Aligning Aave with LEND
One of DeFi’s most used protocols, Aave, is set to undergo an extensive overhaul to its token economics. The project’s current token, LEND, is not closely aligned to capture protocol growth.
Currently, there is no additional reward for holding LEND for users. To provide more value to holders the project is migrating the LEND token to the AAVE token at a rate of 100 to 1. The current supply of 1.3 billion tokens will go down to 13 million.
An additional three million tokens will be created and sent to an ecosystem reserve to fund protocol incentives.
Aave’s will introduce two new incentives: liquidity mining for users and staking rewards for those locking up in their AAVE tokens in the system. The reason for liquidity mining is the same as Compound, Balancer, or any other protocol that implemented it—a cheap way to subsidize its use.

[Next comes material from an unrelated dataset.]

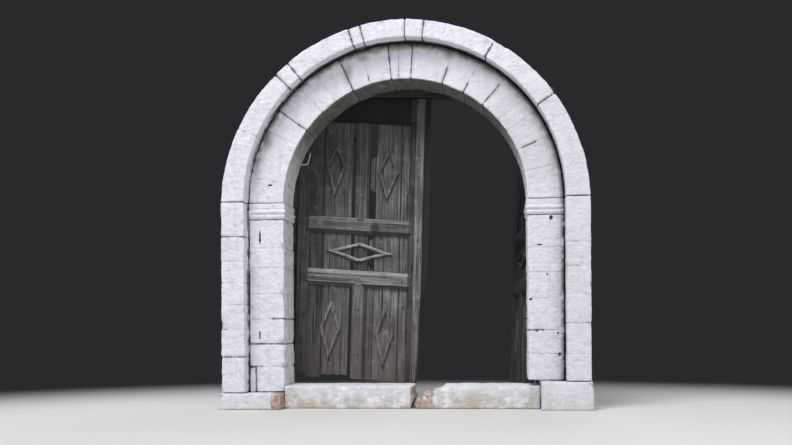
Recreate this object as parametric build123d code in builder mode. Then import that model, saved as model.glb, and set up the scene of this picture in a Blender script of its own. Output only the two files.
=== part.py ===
from build123d import *

import os
from math import cos, degrees, hypot, radians, sin, sqrt, tan
from types import SimpleNamespace

# Double door of planks in a timber frame behind an arched stone portal of two orders.
# Millimetres. X runs right, Y into the building, Z up. The origin is on the ground, on the centre
# line of the doorway, in the plane of the inner order's face.

os.makedirs("parts", exist_ok=True)

# Doorway: the clear opening in the stone and the depth of the stone
clear_width = 1790
sill_top = 170
spring_height = 1355
reveal_depth = 370

# Inner order of stone, and the outer order that stands forward of it
inner_face = 270
outer_face = 180
crown_thinning = 45
outer_proud = 130
joint_gap = 0.5
arris = 6

# Directions of the joints in the two rings, in degrees from the right springing
inner_joints = [0, 12.6, 23.2, 33.2, 39.4, 49.9, 60.8, 71.5, 86.5, 91.9, 95.6, 105.7, 114.3, 124.3,
                132.1, 143.4, 151.9, 170.5, 180]
outer_joints = [0, 26.5, 33.9, 54.9, 59.1, 75.5, 82.7, 88.9, 103.5, 107.4, 129.8, 135, 156, 180]

# Lowest beds of jambs and quoins, as heights above the sill top, and their other bed joints, as
# shares of the springing's height above it
left_bed = -50
right_bed = 35
left_jamb_beds = [0.101, 0.227, 0.365, 0.503, 0.645, 0.755]
right_jamb_beds = [0.168, 0.296, 0.467, 0.606, 0.739]
left_quoin_beds = [0.159, 0.31, 0.443, 0.561, 0.679, 0.812]
right_quoin_beds = [0.173, 0.332, 0.487, 0.635, 0.76]
foot_seam = 220

# Imposts: height, two rolls and the slab over them (rise above the foot, height, how far proud)
left_impost_height = 119
right_impost_height = 115
impost_rolls = [(10, 22, 8), (40, 28, 14)]
slab_rise = 78
slab_proud = 6

# Base stones and the broken sill
base_overhang = 15
base_forward = 30
base_batter = 8
sill_forward = 30
sill_recess = 40
sill_bearing = 90
left_break = 48
right_break = 283

# Broken ends of the two pieces of the sill: how far from the break, and share of the sill's height
left_break_edge = [(-6, 0), (6, 0.25), (27, 0.49), (4, 0.72), (12, 0.88), (0, 1)]
right_break_edge = [(0, 1), (-10, 0.88), (-60, 0.78), (-150, 0.66), (-198, 0.38), (-208, 0.13),
                    (-200, 0)]

# Timber frame, which has heeled over to the right as one piece
lean = 1.8
frame_rebate = 73
post_width = 75
post_depth = 80
head_below_crown = 52
head_height = 80
tenon_length = 30
tenon_thickness = 30
tenon_shoulder = 15

# Leaves: their layers from front to back, and their outline
leaf_recess = 28
planted_thickness = 26
plank_thickness = 28
ledge_thickness = 32
astragal_proud = 20
hinge_gap = 5
stile_inset = 54
leaf_gap = 3
meeting_at = 31
overhang = 86
head_clearance = 8
left_foot_height = 12
right_foot_height = -18
plank_gap = 2
right_plank_count = 5

# How far each leaf has sunk on its hinges and how many degrees its rails fall to the free side
left_drop = 0
right_drop = 15
left_rack = 2.3
right_rack = 3.3
right_leaf_turn = -82
right_setback = 2

# Planted frame of a leaf: stiles, rails at mid leaf as heights above the sill top, muntins, chamfers
hinge_stile_width = 88
left_meeting_width = 155
right_meeting_width = 76
lower_rail = (728, 856)
upper_rail = (1140, 1264)
top_rail_height = 187
muntin_width = 91
left_muntin_shifts = (13, 5)
right_muntin_shifts = (0, 0)
chamfer_width = 28
chamfer_depth = 12
astragal_width = 66
astragal_foot_width = 46
astragal_reveal = 49
astragal_bevel = 7

# Left leaf's planks: two seams, the slot left of the upper muntin, wider at the foot, and the plank
# that lies behind that muntin
near_seam = 200
far_seam_inset = 70
slot_width = 26
backing_width = 101

# Torn edges right of that plank, as distances from it and heights: the fourth plank's broken head,
# from right to left, and the fifth plank's side, from the foot up
rest_head = [(52, 833), (41, 879), (24, 847), (14, 896), (4, 857)]
torn_foot = 54
torn_side = [(60, 1012), (18, 1030), (15, 1092), (60, 1110), (60, 1468), (18, 1490), (18, 1730),
             (65, 1750)]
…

Staking, however, is something new. Staked tokens will act as collateral of last resort in the event of a shortfall. The backstop is similar to the protocol deficit faced by Maker earlier this year, to which the Maker Foundation announced a new round of issuance of MKR. Instead of issuing new tokens, Aave is incentivizing people to help secure the protocol with a staking yield.
A governance proposal regarding the yearly incentives is under discussion on Aave’s governance forum. The initial draft from the core team suggests 685 AAVE a day (250,000 a year) each for liquidity mining and staking.
Aave’s token economic revamp has been in the making for a few months now, and the price of LEND is up 15% since the announcement.